[Entries with parts and joints]
◆ ◆ ◆ ◆ ◆ ◆ ◆

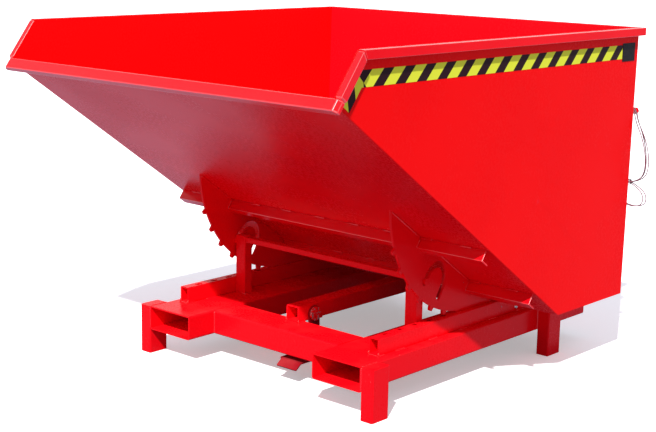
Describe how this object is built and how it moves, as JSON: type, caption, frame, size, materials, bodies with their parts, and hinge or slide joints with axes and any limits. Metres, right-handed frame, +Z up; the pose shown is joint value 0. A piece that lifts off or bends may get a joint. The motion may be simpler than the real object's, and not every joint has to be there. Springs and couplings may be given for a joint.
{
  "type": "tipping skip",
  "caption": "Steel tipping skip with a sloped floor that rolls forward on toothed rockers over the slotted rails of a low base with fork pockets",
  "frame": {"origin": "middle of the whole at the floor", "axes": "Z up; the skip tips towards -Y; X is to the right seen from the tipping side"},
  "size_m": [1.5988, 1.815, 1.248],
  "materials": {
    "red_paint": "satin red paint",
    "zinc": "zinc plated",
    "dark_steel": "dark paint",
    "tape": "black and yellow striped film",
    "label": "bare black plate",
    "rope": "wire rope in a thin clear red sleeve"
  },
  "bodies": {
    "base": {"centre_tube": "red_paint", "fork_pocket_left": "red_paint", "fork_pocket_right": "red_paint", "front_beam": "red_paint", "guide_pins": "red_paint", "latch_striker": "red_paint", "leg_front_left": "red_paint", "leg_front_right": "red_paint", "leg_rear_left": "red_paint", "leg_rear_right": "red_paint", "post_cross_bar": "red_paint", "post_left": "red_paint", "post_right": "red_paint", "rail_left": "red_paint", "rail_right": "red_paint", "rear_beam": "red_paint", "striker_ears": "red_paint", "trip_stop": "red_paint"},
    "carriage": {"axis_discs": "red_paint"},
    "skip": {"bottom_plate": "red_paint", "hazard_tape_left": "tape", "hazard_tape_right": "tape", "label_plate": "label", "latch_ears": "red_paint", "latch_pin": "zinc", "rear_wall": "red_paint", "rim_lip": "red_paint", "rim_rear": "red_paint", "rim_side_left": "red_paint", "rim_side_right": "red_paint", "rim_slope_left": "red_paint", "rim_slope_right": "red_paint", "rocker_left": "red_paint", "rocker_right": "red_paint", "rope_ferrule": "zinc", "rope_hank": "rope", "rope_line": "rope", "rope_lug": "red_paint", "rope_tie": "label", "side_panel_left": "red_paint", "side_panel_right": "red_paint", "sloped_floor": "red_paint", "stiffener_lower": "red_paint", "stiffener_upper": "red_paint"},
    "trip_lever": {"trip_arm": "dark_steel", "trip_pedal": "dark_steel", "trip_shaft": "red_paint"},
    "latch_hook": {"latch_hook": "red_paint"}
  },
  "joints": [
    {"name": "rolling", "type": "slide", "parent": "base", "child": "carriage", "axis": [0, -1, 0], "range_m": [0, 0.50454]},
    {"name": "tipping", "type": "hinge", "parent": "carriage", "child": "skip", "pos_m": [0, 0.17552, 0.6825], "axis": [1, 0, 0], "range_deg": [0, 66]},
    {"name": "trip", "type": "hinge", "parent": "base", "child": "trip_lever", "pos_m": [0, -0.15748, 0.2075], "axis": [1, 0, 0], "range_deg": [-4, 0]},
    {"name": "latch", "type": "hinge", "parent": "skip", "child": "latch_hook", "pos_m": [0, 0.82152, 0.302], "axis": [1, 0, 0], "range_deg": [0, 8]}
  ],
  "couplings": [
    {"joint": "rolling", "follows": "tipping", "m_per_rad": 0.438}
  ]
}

◆ ◆ ◆ ◆ ◆ ◆ ◆

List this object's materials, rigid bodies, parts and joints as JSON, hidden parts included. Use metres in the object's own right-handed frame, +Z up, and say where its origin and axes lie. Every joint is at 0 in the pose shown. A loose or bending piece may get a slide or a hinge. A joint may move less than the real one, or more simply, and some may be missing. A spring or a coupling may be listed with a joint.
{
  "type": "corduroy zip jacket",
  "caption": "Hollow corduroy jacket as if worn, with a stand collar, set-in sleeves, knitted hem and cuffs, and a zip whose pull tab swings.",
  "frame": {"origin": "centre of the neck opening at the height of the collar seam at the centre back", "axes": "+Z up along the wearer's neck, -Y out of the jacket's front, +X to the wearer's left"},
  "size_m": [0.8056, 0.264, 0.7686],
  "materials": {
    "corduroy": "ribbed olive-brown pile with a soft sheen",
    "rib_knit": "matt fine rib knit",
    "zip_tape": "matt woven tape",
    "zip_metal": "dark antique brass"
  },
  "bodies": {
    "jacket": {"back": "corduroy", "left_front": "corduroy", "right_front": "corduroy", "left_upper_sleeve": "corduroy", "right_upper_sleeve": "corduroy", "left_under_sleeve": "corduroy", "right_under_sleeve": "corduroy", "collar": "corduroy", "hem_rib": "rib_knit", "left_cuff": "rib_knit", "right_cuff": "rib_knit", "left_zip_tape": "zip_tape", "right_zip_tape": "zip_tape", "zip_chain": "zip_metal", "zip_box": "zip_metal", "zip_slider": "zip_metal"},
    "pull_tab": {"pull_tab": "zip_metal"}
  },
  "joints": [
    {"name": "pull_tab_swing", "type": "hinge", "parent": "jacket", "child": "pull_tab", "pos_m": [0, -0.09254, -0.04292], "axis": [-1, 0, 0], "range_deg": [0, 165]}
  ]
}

◆ ◆ ◆ ◆ ◆ ◆ ◆

Search the entries for the word "JSON", then list each line that holds it.

Describe how this object is built and how it moves, as JSON: type, caption, frame, size, materials, bodies with their parts, and hinge or slide joints with axes and any limits. Metres, right-handed frame, +Z up; the pose shown is joint value 0. A piece that lifts off or bends may get a joint. The motion may be simpler than the real object's, and not every joint has to be there. Springs and couplings may be given for a joint.
List this object's materials, rigid bodies, parts and joints as JSON, hidden parts included. Use metres in the object's own right-handed frame, +Z up, and say where its origin and axes lie. Every joint is at 0 in the pose shown. A loose or bending piece may get a slide or a hinge. A joint may move less than the real one, or more simply, and some may be missing. A spring or a coupling may be listed with a joint.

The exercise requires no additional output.